Since March 17 Errejón has formed part of a group of 12 researchers commissioned to write a report on housing for the Andalusia regional government. The contract carries with it a monthly wage of €1,825 and stipulates that Errejón carry out his work on the Málaga campus from 8am to 4pm. The director of the project, Alberto Montero, who is also a Podemos member, has said he gave Errejón verbal permission to work away from the university, in Madrid.

On Friday, the head of the regional government department responsible for supervising this kind of project ordered Montero to present a “detailed and written report” about Errejón’s situation, saying the department was particularly interested in whether or not the politician had fulfilled his “contractual obligations.” The Junta’s public works department, to which Montero has to report every two months, was also due to meet with him in person on Tuesday to discuss “the control and supervision” of the project.

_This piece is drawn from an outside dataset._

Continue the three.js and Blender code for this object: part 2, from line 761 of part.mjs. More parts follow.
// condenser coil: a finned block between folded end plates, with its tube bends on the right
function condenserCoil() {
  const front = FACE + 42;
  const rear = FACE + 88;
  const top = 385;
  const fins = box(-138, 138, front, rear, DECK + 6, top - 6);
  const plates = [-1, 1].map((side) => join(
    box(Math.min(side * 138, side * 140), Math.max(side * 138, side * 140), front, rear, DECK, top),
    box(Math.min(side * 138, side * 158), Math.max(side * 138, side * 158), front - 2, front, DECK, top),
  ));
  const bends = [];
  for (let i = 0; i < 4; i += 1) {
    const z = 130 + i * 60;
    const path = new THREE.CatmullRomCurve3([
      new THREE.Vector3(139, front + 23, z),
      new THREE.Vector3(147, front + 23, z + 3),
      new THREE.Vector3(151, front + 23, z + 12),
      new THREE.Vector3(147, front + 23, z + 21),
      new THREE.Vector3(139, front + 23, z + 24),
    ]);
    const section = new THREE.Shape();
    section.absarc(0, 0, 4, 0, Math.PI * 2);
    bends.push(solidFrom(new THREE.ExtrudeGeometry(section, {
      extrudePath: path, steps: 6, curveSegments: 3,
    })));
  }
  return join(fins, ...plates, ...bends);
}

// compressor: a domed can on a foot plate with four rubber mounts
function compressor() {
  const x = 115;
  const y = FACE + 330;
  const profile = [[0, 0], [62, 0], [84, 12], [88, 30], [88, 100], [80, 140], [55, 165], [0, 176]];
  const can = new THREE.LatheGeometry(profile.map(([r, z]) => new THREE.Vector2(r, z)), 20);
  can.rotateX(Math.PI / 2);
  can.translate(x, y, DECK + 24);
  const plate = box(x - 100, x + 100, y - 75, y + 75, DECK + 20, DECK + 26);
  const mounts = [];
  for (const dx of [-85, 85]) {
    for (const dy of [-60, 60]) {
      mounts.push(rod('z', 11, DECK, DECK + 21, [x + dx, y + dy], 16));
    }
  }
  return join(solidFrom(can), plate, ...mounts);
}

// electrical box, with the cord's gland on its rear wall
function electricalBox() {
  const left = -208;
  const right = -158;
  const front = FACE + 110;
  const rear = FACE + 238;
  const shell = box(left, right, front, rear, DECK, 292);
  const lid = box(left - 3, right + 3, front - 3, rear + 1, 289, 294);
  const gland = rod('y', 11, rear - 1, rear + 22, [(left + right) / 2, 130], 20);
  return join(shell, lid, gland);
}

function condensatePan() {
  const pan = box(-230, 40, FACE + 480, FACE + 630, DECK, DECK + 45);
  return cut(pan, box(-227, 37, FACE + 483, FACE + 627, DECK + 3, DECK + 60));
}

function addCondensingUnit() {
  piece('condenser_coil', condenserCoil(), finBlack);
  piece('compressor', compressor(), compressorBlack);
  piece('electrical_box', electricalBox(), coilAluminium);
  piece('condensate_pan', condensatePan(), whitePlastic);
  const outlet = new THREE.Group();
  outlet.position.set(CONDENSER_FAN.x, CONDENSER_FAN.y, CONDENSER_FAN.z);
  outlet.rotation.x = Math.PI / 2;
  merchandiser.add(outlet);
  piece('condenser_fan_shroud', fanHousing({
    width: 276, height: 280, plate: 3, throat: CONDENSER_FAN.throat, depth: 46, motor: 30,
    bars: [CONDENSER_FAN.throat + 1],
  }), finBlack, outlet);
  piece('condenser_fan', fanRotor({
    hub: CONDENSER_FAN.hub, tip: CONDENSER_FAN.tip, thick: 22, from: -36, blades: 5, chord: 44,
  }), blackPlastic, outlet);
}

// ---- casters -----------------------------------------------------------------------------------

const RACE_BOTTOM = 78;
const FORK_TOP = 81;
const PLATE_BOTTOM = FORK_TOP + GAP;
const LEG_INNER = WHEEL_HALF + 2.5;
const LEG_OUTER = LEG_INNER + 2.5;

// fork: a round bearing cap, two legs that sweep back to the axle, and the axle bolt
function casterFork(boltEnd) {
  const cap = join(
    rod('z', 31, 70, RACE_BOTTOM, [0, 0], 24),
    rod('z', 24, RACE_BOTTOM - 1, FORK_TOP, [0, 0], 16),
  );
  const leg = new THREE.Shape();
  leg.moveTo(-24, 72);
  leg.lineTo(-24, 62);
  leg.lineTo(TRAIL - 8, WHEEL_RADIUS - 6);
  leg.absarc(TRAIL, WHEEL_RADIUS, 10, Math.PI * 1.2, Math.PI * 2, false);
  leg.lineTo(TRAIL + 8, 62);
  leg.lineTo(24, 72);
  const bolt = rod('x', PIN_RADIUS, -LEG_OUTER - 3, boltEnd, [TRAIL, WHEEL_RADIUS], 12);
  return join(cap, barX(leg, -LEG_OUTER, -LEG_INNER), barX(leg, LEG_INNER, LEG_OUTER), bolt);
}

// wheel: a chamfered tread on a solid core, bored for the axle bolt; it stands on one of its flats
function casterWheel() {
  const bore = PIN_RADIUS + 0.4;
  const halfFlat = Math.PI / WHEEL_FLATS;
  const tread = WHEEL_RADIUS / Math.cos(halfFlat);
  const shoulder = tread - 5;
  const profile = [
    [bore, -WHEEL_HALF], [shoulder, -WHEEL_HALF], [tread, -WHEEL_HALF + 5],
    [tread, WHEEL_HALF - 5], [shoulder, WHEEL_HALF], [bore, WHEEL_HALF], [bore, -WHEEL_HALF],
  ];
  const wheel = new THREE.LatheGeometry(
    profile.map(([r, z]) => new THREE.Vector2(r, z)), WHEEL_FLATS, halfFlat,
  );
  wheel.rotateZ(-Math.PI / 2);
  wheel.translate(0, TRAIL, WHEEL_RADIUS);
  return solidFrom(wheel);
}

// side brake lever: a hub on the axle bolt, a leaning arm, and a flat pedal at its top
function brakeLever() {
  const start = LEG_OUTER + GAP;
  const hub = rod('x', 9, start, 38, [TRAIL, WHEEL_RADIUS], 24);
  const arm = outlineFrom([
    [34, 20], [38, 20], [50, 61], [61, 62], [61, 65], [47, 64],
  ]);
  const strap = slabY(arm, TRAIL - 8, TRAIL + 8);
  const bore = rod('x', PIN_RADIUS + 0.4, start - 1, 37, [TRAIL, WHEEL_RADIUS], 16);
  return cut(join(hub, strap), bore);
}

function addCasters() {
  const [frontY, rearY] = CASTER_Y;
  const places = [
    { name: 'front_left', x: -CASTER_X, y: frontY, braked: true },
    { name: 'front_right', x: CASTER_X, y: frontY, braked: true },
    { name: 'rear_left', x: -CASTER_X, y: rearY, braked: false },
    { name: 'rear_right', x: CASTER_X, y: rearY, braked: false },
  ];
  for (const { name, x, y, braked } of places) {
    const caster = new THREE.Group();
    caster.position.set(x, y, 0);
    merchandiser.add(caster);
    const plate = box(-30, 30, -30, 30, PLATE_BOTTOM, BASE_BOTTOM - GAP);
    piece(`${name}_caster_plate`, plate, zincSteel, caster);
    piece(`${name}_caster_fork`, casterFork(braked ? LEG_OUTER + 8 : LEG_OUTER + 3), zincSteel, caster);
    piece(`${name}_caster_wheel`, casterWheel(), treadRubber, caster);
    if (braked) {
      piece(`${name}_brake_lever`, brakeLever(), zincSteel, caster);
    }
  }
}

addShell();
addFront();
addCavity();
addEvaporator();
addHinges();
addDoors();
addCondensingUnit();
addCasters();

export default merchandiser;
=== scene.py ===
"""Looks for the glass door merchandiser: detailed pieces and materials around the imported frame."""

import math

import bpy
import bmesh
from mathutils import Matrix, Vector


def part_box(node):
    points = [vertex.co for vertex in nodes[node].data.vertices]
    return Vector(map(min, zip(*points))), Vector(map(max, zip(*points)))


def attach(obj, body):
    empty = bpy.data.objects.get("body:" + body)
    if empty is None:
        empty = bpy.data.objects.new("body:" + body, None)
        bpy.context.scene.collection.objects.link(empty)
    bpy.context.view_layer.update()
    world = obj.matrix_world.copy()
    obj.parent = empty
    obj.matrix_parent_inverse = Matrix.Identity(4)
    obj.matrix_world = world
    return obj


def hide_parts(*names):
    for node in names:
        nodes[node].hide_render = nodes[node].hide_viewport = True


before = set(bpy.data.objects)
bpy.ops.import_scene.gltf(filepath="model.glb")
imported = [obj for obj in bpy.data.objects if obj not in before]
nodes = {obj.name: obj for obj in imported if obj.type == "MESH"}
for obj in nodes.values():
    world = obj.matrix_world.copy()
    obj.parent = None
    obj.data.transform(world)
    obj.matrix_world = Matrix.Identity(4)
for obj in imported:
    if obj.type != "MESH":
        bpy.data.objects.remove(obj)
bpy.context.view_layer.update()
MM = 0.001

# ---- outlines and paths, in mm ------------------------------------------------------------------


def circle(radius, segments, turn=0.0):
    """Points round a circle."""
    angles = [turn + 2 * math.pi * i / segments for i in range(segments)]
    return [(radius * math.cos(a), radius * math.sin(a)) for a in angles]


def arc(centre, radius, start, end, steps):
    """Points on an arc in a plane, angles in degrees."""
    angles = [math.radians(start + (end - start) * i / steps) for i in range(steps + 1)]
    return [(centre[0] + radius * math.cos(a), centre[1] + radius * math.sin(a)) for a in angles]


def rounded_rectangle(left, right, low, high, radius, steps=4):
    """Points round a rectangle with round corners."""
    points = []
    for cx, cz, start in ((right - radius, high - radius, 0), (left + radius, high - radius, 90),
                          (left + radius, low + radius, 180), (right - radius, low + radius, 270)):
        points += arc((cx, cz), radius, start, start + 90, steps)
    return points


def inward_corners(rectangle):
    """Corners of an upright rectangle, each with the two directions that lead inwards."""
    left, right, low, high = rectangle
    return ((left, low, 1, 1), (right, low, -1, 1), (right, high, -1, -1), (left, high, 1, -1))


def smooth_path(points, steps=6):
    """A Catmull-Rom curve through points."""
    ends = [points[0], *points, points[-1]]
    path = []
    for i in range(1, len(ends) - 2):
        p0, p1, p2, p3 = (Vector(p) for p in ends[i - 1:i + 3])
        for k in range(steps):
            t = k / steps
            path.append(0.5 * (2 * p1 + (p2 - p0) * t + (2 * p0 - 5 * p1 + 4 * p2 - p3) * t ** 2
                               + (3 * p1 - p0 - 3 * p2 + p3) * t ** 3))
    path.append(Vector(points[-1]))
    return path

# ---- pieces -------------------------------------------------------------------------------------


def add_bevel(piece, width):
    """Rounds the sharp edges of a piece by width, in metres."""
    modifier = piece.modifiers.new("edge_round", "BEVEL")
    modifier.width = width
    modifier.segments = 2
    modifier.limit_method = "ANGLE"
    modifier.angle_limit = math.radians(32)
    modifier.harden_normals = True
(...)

Sources there said that at its last meeting with Montero it warned that the pace of the project, whose €284,604 budget is jointly supplied by the European Union (80 percent) and the regional government, was slow. Between March and December 17, when Errejón is due to leave the project, he would have earned €16,425, on top of his Podemos salary.

“We know this campaign exists because there is fear of change in certain sectors,” said Mayoral in only the second press conference given by the group since it became an organized political force on November 15. “They are well-known people who are appealing against [the Podemos project].”

Meanwhile, the deputy secretary general of the ruling Popular Party (PP), Carlos Floriano, attacked Podemos anew over the issue: “They are asking for a minimum wage and now we find out that their leaders already have a minimum wage for not working,” the PP’s number three said.